The political context the study lands in is the part the policy community will be reading. Inside Climate News reported in March on the generational shift in the climate-science community, in which a younger cohort of researchers has begun to take solar geoengineering more seriously as a research subject than the older generation did, on the grounds that the warming trajectory the IPCC tracks is now severe enough to require evaluation of every available response. The Kounta-Zarnetske paper is the latest contribution to that body of work. It does not endorse deployment; it specifies what the trade-off looks like.
The connection to the rest of the climate week’s findings is the part the science community will be reading as a coherent system signal. The Indicators of Global Climate Change report published Wednesday by seventy scientists across seventeen countries concluded the 1.5-degree carbon budget will be exhausted in three years at current emissions. The Rahmstorf paper published this week in Geophysical Research Letters concluded the Atlantic cold blob is the depth-extended signature of an AMOC slowdown. The Kiani Shahvandi-Soja paper in the Journal of Geophysical Research concluded the planet’s rotation is slowing at a 3.6-million-year high. The Kounta-Zarnetske paper sits in the same week’s signal as a different kind of contribution. The science community is now publishing on the question of what an aggressive technological intervention does, alongside the question of what the warming trajectory is doing on its own.

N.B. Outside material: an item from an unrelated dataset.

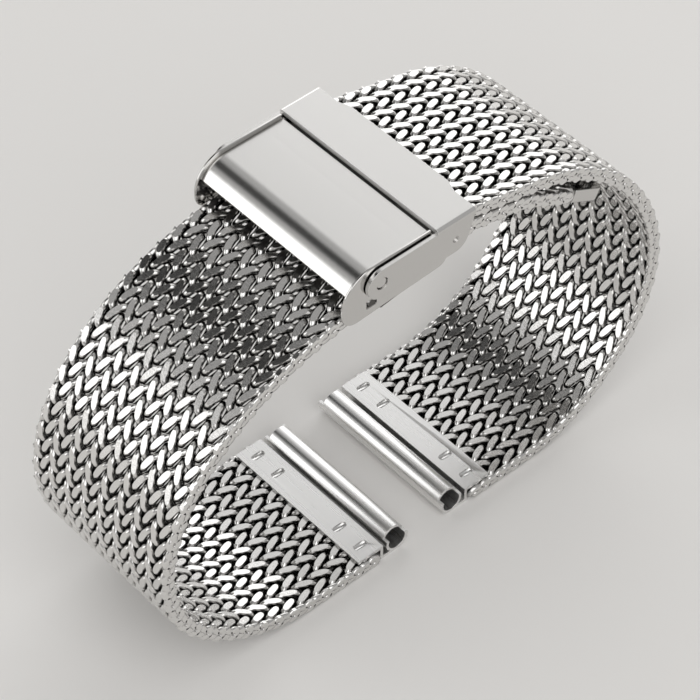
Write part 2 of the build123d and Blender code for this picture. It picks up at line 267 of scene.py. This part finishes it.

The substantive question stratospheric aerosol injection raises that the new study does not resolve is the inter-temporal one. The cooling effect of injected aerosols decays within a few years of deployment ceasing; the underlying CO2-driven warming, by contrast, persists in the atmosphere for centuries. A deployment programme that started and stopped would produce a rapid temperature rebound, the climate-modelling literature calls termination shock, that could subject the planet to a faster temperature rise than the un-geoengineered trajectory would have. The Kounta-Zarnetske study does not model termination, but the paper’s framing of the policy choice acknowledges the dependency: the only deployment scenario consistent with the cooling benefit is one that runs for as long as the underlying CO2 forcing requires it to.
The other substantive question the study does not resolve is ocean acidification. Stratospheric aerosol injection cools the atmosphere by reflecting solar radiation; it does not remove CO2 from the air, and the CO2 dissolving into the ocean continues to acidify it regardless of the surface-temperature signal. A deployment programme that controlled marine heat-wave intensity would still leave the chemistry of the upper ocean acidifying at the same rate as the un-geoengineered scenario, and the chemistry, on the marine-ecosystem literature’s reading, is the bigger threat to coral reefs and shellfish than the temperature signal alone. The Kounta-Zarnetske study notes the limitation in its discussion.
The operational pieces of the solar-geoengineering question are moving in the meantime. One US-based company has been releasing sulphur-dioxide gas to the stratosphere using balloons since 2022; a second company received 75 million dollars in 2025 to develop aircraft-based aerosol deployment; the European Commission’s research arm has been funding the European Stratospheric Aerosol Geoengineering Assessment project since 2023. The deployment infrastructure, in other words, is already being built, in advance of the international policy framework that would govern it. The Kounta-Zarnetske study’s framing is that the climate-justice question has not been adjudicated in advance of the operational decision.
The closing observation the paper leaves on the table is the kind that has been the broader argument in the solar-geoengineering literature for the past decade. Either the political community moves the emissions trajectory at the rate the IGCC report says is necessary, or the climate-system trajectory crosses the thresholds the Rahmstorf paper measures, the rotation paper extends and the ocean-temperature literature is now beginning to quantify. In the second case, the solar-geoengineering question is the one the policy community will face whether or not it has decided to. The Kounta-Zarnetske paper’s contribution is to put a number on what the answer looks like if it is asked too late.